Goal
From the listing below, copy every line with the word "joints".

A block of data
##############################

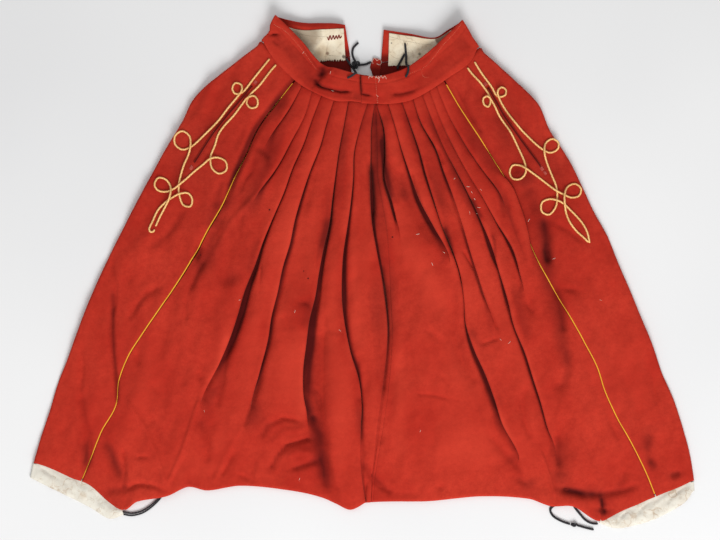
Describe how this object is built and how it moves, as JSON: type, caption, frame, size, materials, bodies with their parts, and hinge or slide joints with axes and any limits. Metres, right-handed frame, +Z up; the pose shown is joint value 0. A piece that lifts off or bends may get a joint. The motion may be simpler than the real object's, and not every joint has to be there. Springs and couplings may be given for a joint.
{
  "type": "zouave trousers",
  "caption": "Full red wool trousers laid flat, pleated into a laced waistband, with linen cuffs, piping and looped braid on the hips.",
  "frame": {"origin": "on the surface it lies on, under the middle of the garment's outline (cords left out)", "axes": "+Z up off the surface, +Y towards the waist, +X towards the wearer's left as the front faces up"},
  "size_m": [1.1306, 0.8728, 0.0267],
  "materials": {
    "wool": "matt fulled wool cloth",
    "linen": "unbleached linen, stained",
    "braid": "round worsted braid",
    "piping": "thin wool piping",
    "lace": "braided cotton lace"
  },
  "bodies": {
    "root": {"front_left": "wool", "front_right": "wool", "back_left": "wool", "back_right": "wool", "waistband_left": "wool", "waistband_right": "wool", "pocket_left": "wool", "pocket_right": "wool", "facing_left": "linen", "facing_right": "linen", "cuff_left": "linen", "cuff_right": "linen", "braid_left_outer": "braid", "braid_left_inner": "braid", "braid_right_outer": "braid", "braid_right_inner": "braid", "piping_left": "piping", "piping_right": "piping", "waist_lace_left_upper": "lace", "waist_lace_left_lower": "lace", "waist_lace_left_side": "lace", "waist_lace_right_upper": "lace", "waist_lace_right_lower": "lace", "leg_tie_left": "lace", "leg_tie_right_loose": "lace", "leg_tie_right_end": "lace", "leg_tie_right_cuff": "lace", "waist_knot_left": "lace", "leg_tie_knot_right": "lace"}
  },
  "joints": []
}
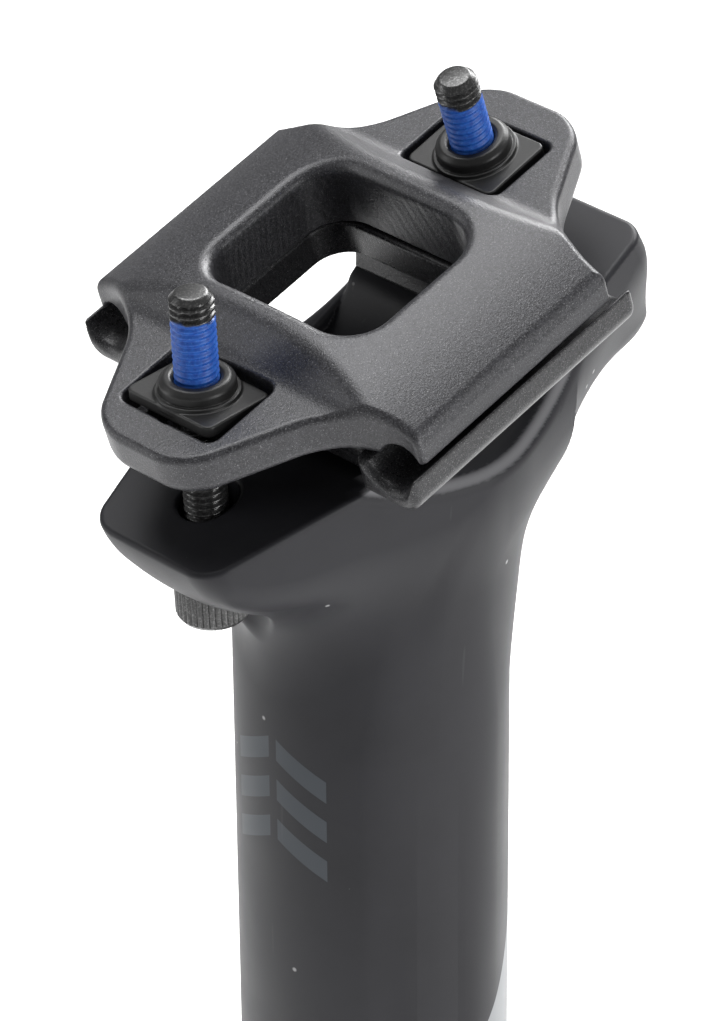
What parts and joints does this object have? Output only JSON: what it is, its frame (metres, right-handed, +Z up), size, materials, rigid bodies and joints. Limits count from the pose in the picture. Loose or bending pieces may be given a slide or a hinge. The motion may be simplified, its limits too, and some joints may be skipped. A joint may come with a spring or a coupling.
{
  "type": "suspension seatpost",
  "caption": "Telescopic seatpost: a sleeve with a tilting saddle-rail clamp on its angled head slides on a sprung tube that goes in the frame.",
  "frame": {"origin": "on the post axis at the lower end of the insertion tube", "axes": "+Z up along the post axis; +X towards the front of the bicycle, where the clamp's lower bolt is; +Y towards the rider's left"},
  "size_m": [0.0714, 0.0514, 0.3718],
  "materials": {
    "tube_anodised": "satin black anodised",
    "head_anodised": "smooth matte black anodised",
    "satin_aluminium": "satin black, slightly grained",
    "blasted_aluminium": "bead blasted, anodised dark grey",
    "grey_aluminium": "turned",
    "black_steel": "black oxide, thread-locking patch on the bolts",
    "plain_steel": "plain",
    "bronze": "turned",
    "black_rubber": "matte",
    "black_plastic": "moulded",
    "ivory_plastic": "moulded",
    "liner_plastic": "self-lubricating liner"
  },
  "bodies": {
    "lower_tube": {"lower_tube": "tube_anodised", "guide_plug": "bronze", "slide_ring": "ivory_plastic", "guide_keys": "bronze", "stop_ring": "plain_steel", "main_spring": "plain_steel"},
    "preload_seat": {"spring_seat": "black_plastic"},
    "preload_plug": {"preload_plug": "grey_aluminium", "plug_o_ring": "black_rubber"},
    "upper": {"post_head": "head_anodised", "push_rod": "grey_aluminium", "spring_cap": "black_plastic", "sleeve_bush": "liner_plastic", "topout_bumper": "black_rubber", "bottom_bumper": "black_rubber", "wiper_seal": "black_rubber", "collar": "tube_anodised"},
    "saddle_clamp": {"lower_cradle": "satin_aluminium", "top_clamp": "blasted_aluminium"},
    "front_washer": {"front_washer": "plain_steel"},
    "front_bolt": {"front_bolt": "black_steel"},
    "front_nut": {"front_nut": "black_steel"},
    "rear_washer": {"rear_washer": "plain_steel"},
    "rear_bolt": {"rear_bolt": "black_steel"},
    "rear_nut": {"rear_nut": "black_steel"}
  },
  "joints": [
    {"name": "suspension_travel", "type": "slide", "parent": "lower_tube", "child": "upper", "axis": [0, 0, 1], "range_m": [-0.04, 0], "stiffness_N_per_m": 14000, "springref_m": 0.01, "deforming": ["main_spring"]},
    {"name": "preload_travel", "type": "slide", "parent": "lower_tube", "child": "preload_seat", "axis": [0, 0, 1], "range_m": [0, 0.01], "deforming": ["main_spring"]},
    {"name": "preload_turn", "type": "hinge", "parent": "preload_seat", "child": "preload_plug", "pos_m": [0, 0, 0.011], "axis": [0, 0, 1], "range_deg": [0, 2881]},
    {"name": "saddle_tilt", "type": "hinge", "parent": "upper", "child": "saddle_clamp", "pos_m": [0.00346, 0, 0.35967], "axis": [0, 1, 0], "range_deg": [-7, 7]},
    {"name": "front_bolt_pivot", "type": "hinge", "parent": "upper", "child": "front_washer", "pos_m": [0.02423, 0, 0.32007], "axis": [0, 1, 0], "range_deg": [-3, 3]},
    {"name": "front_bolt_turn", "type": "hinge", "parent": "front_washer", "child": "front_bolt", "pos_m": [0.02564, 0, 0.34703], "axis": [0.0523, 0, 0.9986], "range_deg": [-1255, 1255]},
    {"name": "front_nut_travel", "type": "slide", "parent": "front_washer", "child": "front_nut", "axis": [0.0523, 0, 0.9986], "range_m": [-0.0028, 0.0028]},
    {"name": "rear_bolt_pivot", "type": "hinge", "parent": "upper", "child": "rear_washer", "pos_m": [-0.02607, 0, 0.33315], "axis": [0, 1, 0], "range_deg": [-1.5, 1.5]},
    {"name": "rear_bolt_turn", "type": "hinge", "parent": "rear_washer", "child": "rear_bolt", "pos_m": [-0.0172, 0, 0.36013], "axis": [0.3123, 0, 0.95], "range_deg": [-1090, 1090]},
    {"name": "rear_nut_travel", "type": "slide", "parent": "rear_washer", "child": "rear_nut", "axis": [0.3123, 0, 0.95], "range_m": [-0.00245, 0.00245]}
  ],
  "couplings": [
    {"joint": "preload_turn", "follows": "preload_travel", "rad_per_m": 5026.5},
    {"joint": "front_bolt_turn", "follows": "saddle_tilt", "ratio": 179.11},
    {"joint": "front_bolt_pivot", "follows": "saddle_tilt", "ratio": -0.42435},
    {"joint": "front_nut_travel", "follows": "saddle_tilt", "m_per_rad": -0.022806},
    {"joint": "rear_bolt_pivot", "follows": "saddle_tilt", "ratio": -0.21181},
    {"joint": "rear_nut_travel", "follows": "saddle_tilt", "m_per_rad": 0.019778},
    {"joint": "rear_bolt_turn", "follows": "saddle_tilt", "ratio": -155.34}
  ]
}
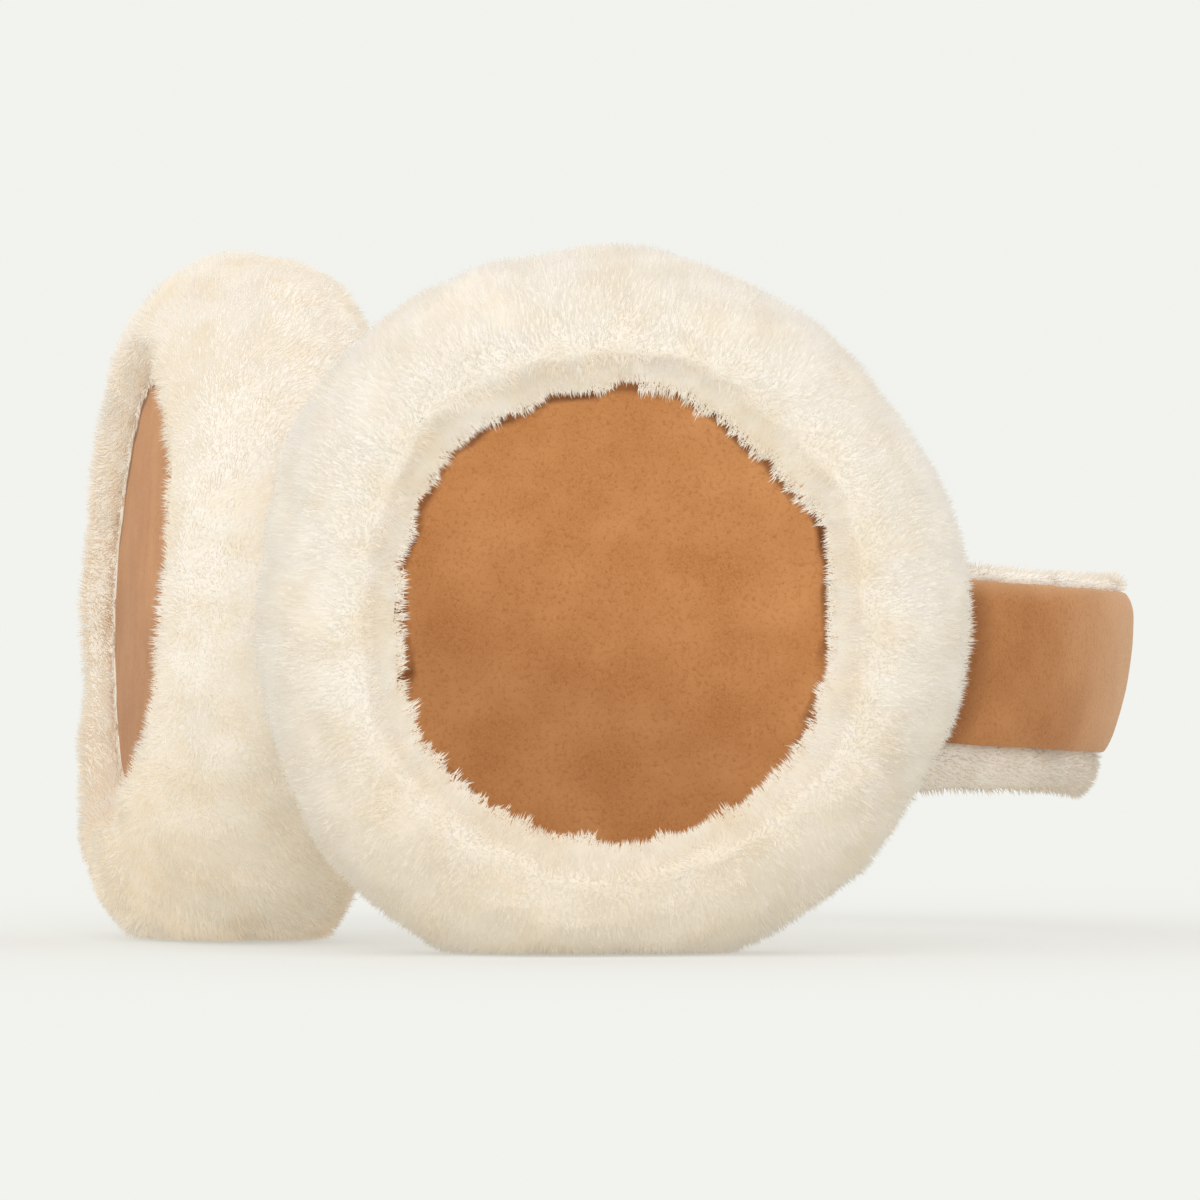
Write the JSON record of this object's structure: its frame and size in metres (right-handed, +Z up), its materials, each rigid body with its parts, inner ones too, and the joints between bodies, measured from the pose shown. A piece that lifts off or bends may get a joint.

##############################

Response
Describe how this object is built and how it moves, as JSON: type, caption, frame, size, materials, bodies with their parts, and hinge or slide joints with axes and any limits. Metres, right-handed frame, +Z up; the pose shown is joint value 0. A piece that lifts off or bends may get a joint. The motion may be simpler than the real object's, and not every joint has to be there. Springs and couplings may be given for a joint.
  "joints": []
What parts and joints does this object have? Output only JSON: what it is, its frame (metres, right-handed, +Z up), size, materials, rigid bodies and joints. Limits count from the pose in the picture. Loose or bending pieces may be given a slide or a hinge. The motion may be simplified, its limits too, and some joints may be skipped. A joint may come with a spring or a coupling.
  "joints": [
Write the JSON record of this object's structure: its frame and size in metres (right-handed, +Z up), its materials, each rigid body with its parts, inner ones too, and the joints between bodies, measured from the pose shown. A piece that lifts off or bends may get a joint.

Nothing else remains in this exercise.